Récapitulons, même si nous pouvions approfondir encore de nombreux autres points: cet accord encore en négociations va probablement aboutir à ce que les intérêts économiques figurent au-dessus des lois étatiques qui, à leur tour, désirent favoriser plutôt les aspects touchant à la santé et à l’environnement. Les jugements qui vont être assignés à des «tribunaux arbitraux» vont se dérouler parallèlement à la justice traditionnelle et seront indépendants de celle-ci. L’éventuel avantage économique pour les deux parties contractantes sera ridiculement bas ou même négatif dans certains cas. Les Parlements n’auront plus rien à dire de substantiel sur le contenu de l’accord et pourraient à l’avenir être totalement exclus de tout amendement ou extension futurs. Des organismes génétiquement modifiés (OGM) et de la viande aux hormones pourraient remplir les étales de nos hypermarchés et des centaines de milliers de travailleurs pourraient voir diminuer leur sécurité ou même perdre leur place de travail.

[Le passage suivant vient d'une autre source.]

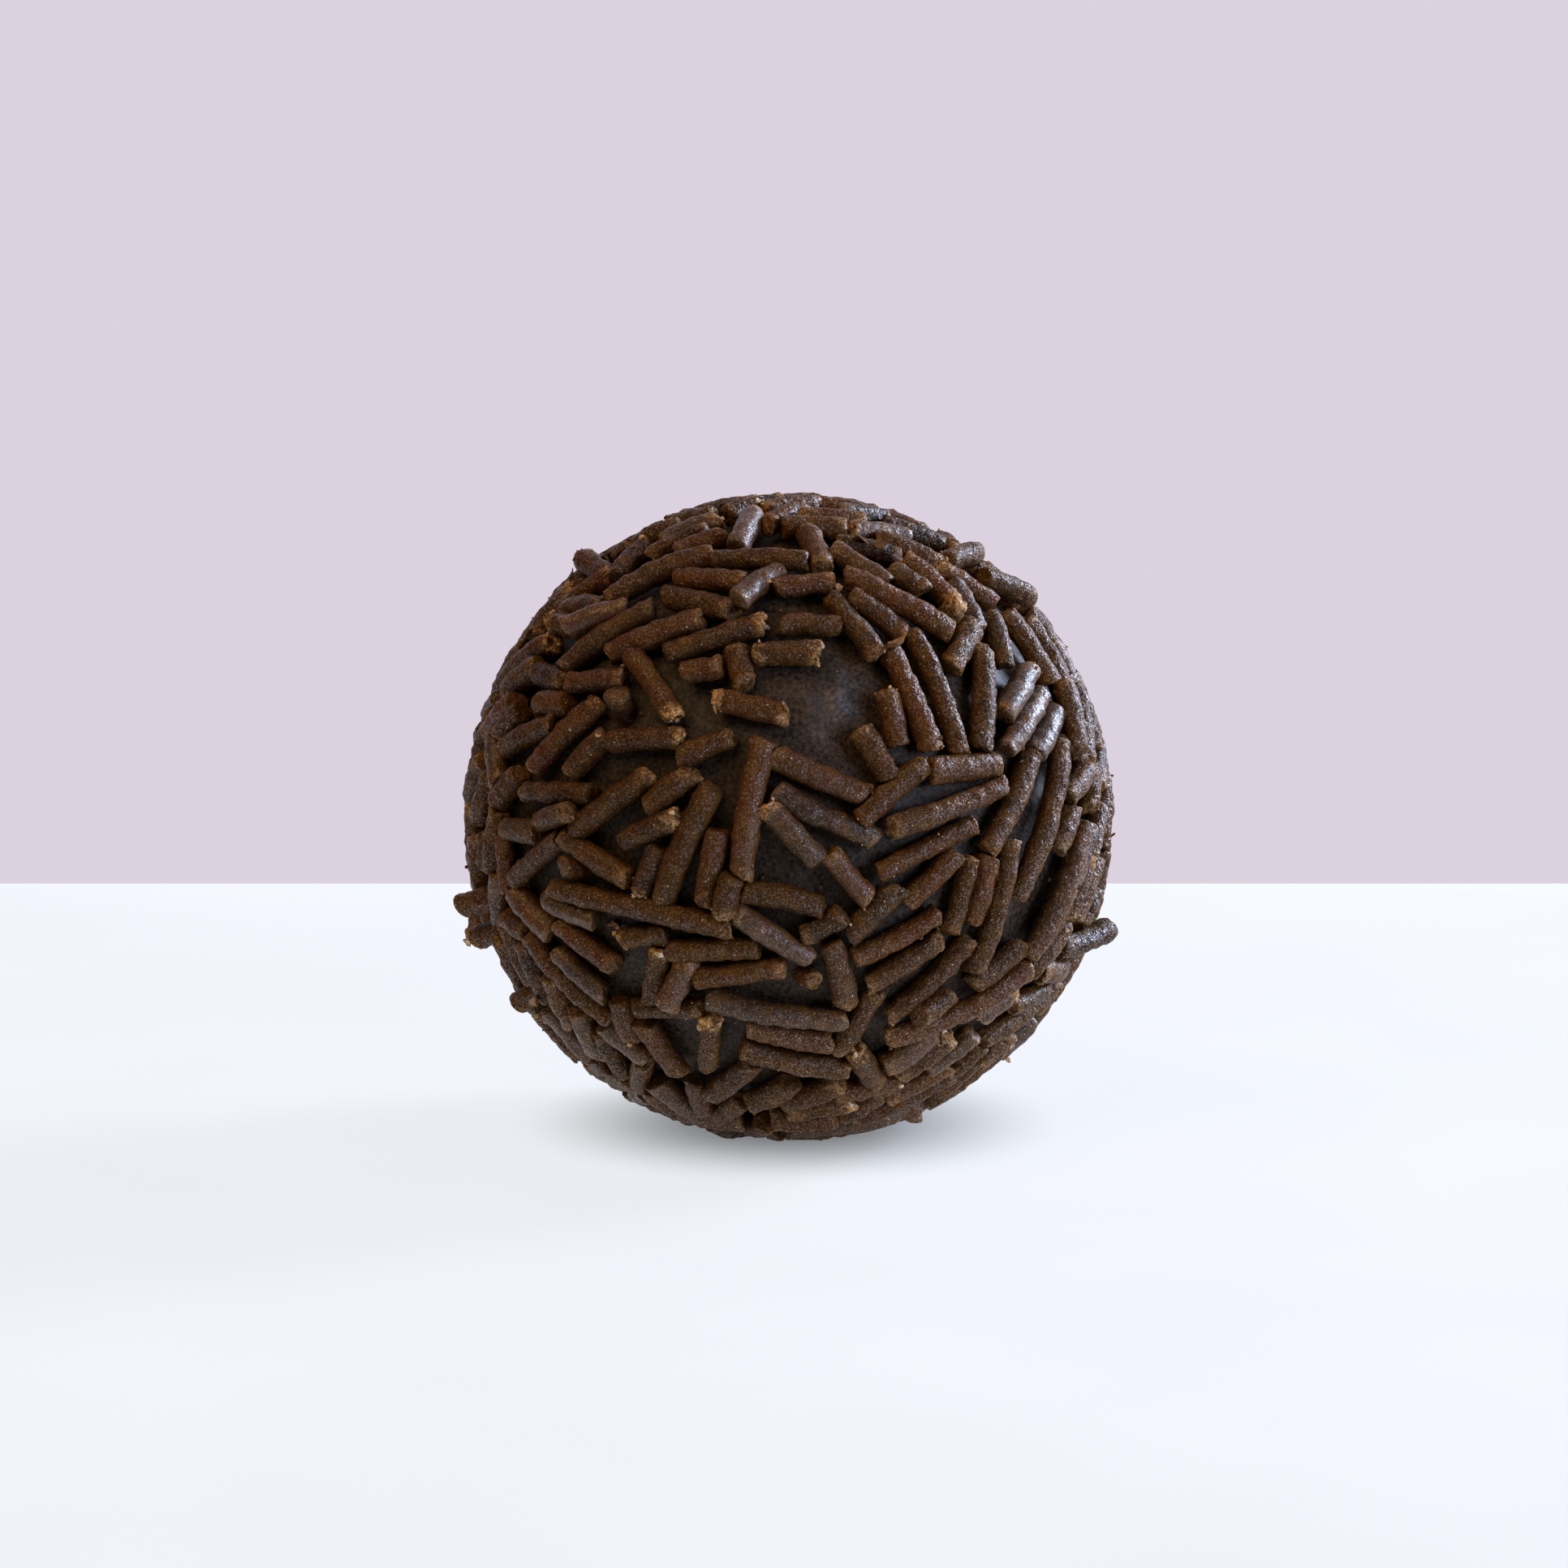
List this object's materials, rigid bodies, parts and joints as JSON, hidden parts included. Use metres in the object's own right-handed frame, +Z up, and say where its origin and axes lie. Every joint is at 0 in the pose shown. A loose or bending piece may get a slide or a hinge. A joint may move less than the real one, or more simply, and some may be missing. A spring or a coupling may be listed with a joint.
{
  "type": "rum truffle",
  "caption": "Round rum truffle: a soft dark chocolate ball rolled in dark chocolate vermicelli strands, standing on a small pressed flat.",
  "frame": {"origin": "the centre of the ball's shadow on the table: under the middle of the ball, at the height of the small flat it stands on", "axes": "+Z is up; the front, the side that the picture shows, faces -Y; +X is to the right seen from the front"},
  "size_m": [0.0341, 0.0335, 0.0328],
  "materials": {
    "chocolate": null
  },
  "bodies": {
    "root": {"truffle": "chocolate"}
  },
  "joints": []
}
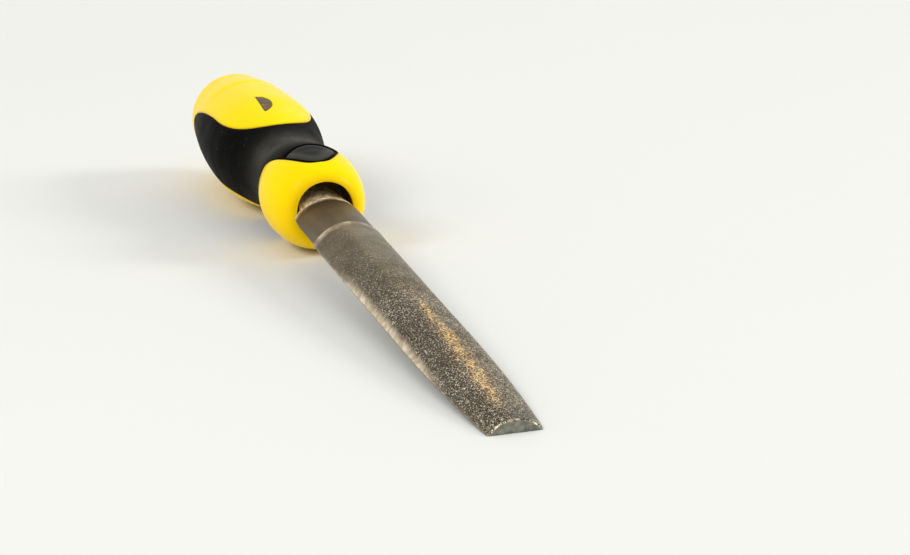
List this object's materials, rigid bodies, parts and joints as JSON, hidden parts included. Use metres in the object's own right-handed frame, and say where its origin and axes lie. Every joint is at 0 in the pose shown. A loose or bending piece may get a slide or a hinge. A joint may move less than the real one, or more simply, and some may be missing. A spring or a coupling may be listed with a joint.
{
  "type": "half-round wood file",
  "caption": "Half-round wood file with a plain heel, a square-cut tip and a palm-filling two-material handle with a thumb rest.",
  "frame": {"origin": "the middle of the cut flat face of the blade", "axes": "+X along the blade towards its tip, +Z out of the convex side, so the flat side faces -Z; Y is across the blade"},
  "size_m": [0.324, 0.0346, 0.0347],
  "materials": {
    "file_steel": "dark hardened steel with a fine cut",
    "yellow_plastic": "semi-gloss moulded",
    "grip_rubber": "satin soft grip",
    "thumb_rubber": "smooth, slightly glossy",
    "mark_ink": "dark matt inlay"
  },
  "bodies": {
    "root": {"file_blade": "file_steel", "handle_core": "yellow_plastic", "grip_overmould": "grip_rubber", "thumb_pad": "thumb_rubber", "profile_mark": "mark_ink"}
  },
  "joints": []
}
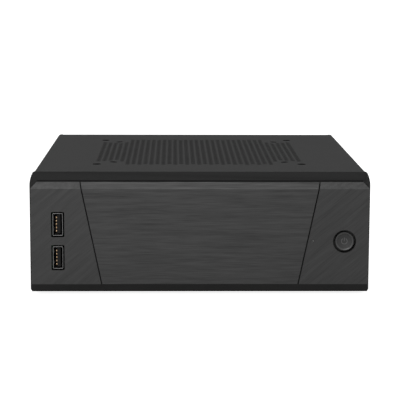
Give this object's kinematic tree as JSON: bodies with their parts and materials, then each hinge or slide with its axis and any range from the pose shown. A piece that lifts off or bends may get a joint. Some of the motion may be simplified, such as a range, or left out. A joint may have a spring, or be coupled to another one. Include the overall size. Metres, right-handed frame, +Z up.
{
  "type": "mini pc",
  "caption": "Low desktop mini PC with a perforated steel top cover, a brushed three-panel front, upright USB sockets and a round power button.",
  "frame": {"origin": "middle of the footprint, on the surface that the rubber feet stand on", "axes": "+Z up, the front face looks along -Y, +X is to the right when seen from the front"},
  "size_m": [0.2, 0.2, 0.0731],
  "materials": {
    "cover_steel": "fine black powder coat",
    "zinc_steel": "galvanised sheet",
    "shield_steel": "tin plated",
    "black_screw": "black zinc",
    "rubber_black": "matt",
    "bezel_plastic": "matt black ABS",
    "brushed_panel": "brushed dark grey",
    "button_plastic": "satin black",
    "white_plastic": "moulded",
    "spring_steel": "bright wire",
    "black_plastic": "moulded",
    "board_green": "solder mask",
    "board_dark": "solder mask",
    "clear_plastic": "clear",
    "gold_contact": "gold plated",
    "brass": "turned",
    "heatsink_aluminium": "extruded",
    "copper_winding": "enamelled copper",
    "ferrite": "sintered",
    "drive_case": "anodised",
    "cable_jacket": "soft sheath"
  },
  "bodies": {
    "chassis": {"top_cover": "cover_steel", "vent_grille": "cover_steel", "base_pan": "cover_steel", "chassis_front": "zinc_steel", "rear_panel": "zinc_steel", "io_shield": "shield_steel", "chassis_rivets": "zinc_steel", "cover_screws": "black_screw", "rubber_feet": "rubber_black", "front_bezel": "bezel_plastic", "centre_panel": "brushed_panel", "left_wing_panel": "brushed_panel", "right_wing_panel": "brushed_panel", "button_spring": "spring_steel", "power_switch": "black_plastic", "panel_board": "board_green", "panel_screws": "zinc_steel", "power_led": "clear_plastic", "light_pipe": "clear_plastic", "front_usb_shells": "shield_steel", "front_usb_insulators": "black_plastic", "front_usb_contacts": "gold_contact", "front_usb_board": "board_green", "front_usb_screws": "zinc_steel", "motherboard": "board_dark", "standoffs": "brass", "motherboard_screws": "zinc_steel", "cpu_socket": "black_plastic", "cpu": "shield_steel", "heatsink": "heatsink_aluminium", "push_pins": "white_plastic", "fan_frame": "black_plastic", "fan_stator": "copper_winding", "fan_screws": "black_screw", "memory_sockets": "black_plastic", "memory_modules": "board_green", "chipset_heatsink": "heatsink_aluminium", "expansion_slot": "black_plastic", "chokes": "ferrite", "capacitors": "heatsink_aluminium", "coin_cell": "shield_steel", "power_header": "white_plastic", "dc_converter": "board_dark", "sata_ports": "black_plastic", "pin_headers": "black_plastic", "audio_jacks": "black_plastic", "lan_usb_stack": "shield_steel", "rear_usb_stacks": "shield_steel", "video_ports": "shield_steel", "dc_jack": "black_plastic", "dc_jack_nut": "shield_steel", "drive_tray": "zinc_steel", "tray_screws": "zinc_steel", "solid_state_drive": "drive_case", "drive_screws": "zinc_steel", "leads": "cable_jacket"},
    "power_button": {"power_button": "button_plastic", "switch_plunger": "white_plastic"},
    "fan_rotor": {"fan_rotor": "black_plastic"}
  },
  "joints": [
    {"name": "power_button_press", "type": "slide", "parent": "chassis", "child": "power_button", "axis": [0, 1, 0], "range_m": [0, 0.0012], "stiffness_N_per_m": 900, "springref_m": -0.0008, "deforming": ["button_spring"]},
    {"name": "fan_spin", "type": "hinge", "parent": "chassis", "child": "fan_rotor", "pos_m": [0.008, 0.028, 0.05], "axis": [0, 0, 1], "continuous": true}
  ]
}
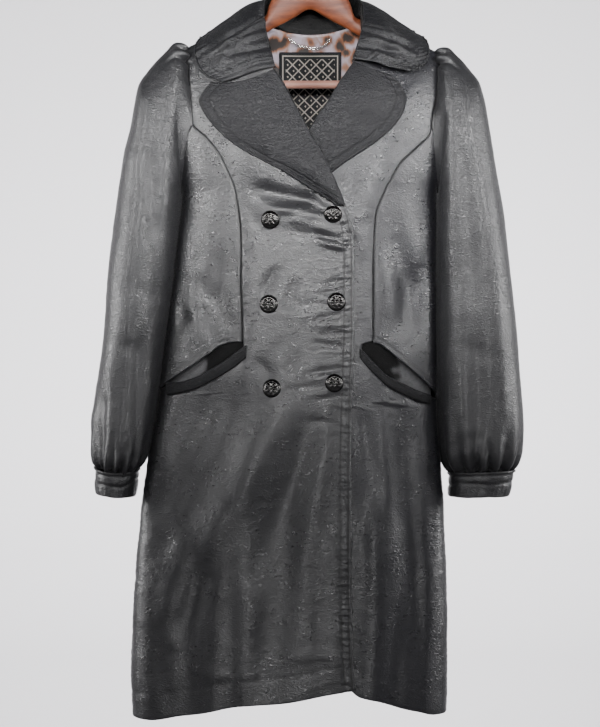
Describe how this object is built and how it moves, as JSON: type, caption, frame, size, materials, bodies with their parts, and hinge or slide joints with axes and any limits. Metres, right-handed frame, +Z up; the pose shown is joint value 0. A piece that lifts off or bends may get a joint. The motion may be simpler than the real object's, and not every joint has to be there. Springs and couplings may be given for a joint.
{
  "type": "trench coat",
  "caption": "Double-breasted satin coat with puff sleeves, wide collar and lapels and slanted welt pockets, hung on a wooden hanger with a metal hook.",
  "frame": {"origin": "inside top of the hook, where it hangs on a rail", "axes": "+Z up, -Y to the front of the coat, +X to its wearer's left"},
  "size_m": [0.5845, 0.1293, 1.0719],
  "materials": {
    "satin": "charcoal crinkle satin",
    "lining": "pale printed lining",
    "label": "woven label",
    "pocket": "matte pocketing",
    "wood": "lacquered",
    "bar": "lacquered",
    "metal": "polished",
    "button": "dark antique metal"
  },
  "bodies": {
    "root": {"front_right": "satin", "front_left": "satin", "side_front_right": "satin", "side_front_left": "satin", "back": "satin", "sleeve_right": "satin", "sleeve_left": "satin", "cuff_right": "satin", "cuff_left": "satin", "lapel_right": "satin", "lapel_left": "satin", "collar": "satin", "collar_stand": "satin", "pocket_welt_right": "satin", "pocket_welt_left": "satin", "pocket_backing_right": "pocket", "pocket_backing_left": "pocket", "lining_back": "lining", "label": "label", "hang_chain": "metal", "button_1": "button", "button_2": "button", "button_3": "button", "button_4": "button", "button_5": "button", "button_6": "button", "hanger_arms": "wood", "trouser_bar": "bar", "hook": "metal"}
  },
  "joints": []
}
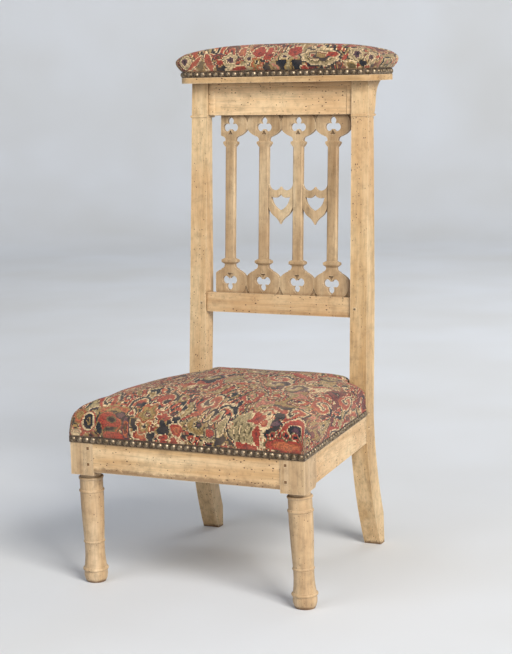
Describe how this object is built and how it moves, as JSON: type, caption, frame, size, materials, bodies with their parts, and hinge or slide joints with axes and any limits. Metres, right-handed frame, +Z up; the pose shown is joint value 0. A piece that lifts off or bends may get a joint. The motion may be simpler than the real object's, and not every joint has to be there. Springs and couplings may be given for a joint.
{
  "type": "prayer chair",
  "caption": "Low upholstered chair with turned front legs, swept rear posts, a pierced baluster back and a padded arm rest across the top, used for sitting or kneeling.",
  "frame": {"origin": "middle of the base of the chair's box, on the floor", "axes": "+Z up, the open front of the seat faces -Y, +X to the right seen from the front"},
  "size_m": [0.4604, 0.5093, 0.9454],
  "materials": {
    "leg_wood": "pale waxed hardwood, worn, with worm holes",
    "post_wood": "pale waxed hardwood, worn, with worm holes",
    "rail_wood": "pale waxed hardwood, worn, with worm holes",
    "crest_wood": "pale waxed hardwood, worn, with worm holes",
    "baluster_wood": "pale waxed hardwood, worn",
    "board_wood": "pale waxed hardwood, worn",
    "peg_wood": "darkened hardwood end grain",
    "webbing_jute": "woven jute webbing",
    "hessian_jute": "plain woven jute cloth",
    "stuffing_hair": "curled hair in a linen case",
    "needlework": "wool needlework on canvas, scrolls and flowers",
    "braid": "dark woven tape under the nails",
    "nail_brass": "aged domed brass nail heads",
    "tack_steel": "blued cut tacks"
  },
  "bodies": {
    "root": {"front_left_leg": "leg_wood", "front_right_leg": "leg_wood", "rear_left_post": "post_wood", "rear_right_post": "post_wood", "front_seat_rail": "rail_wood", "back_seat_rail": "rail_wood", "left_seat_rail": "rail_wood", "right_seat_rail": "rail_wood", "seat_pegs": "peg_wood", "back_pegs": "peg_wood", "lower_back_rail": "rail_wood", "crest_rail": "crest_wood", "baluster_1": "baluster_wood", "baluster_2": "baluster_wood", "baluster_3": "baluster_wood", "baluster_4": "baluster_wood", "tracery_left": "baluster_wood", "tracery_right": "baluster_wood", "left_corbel": "post_wood", "right_corbel": "post_wood", "arm_board": "board_wood", "webbing_long": "webbing_jute", "webbing_cross": "webbing_jute", "webbing_tacks": "tack_steel", "seat_hessian": "hessian_jute", "seat_stuffing": "stuffing_hair", "seat_cover": "needlework", "seat_band": "braid", "seat_nails": "nail_brass", "arm_stuffing": "stuffing_hair", "arm_cover": "needlework", "arm_band": "braid", "arm_nails": "nail_brass"}
  },
  "joints": []
}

Quel est donc le sens d’insister sur la mise en œuvre de cet accord?
Une clé de compréhension des deux accords TPP et TTIP est leur exclusion commune des économies nationales des Etats BRICS, les dits pays émergents que sont le Brésil, la Russie, l’Inde, la Chine et l’Afrique du Sud. Ainsi, on veut préciser que cette «OTAN économique» (un terme utilisé par l’ancien secrétaire général de l’OTAN, et par Obama devant le Congrès) permettra aux Etats-Unis et non pas à la Chine d’écrire «les règles de la voie vers le XXIe siècle». Ceux qui signeront cet accord se positionneront du côté de ceux voulant gérer l’avenir du monde.
Les mauvaises langues y ajoutent que les Américains, étant en perte d’influence, visent à réorganiser leur leadership à l’échelon global à l’aide de ces deux accords en exprimant ainsi leur intention de s’assurer leur sphère d’influence des deux côtés des océans. Il va de soi que notre place est du côté des Américains. Nous devons uniquement nous demander, quel prix nous sommes prêts à payer.    •

*     Dario Rivolta est ancien député au Parlement italien, analyste géopolitique et spécialiste des relations internationales et des questions économiques.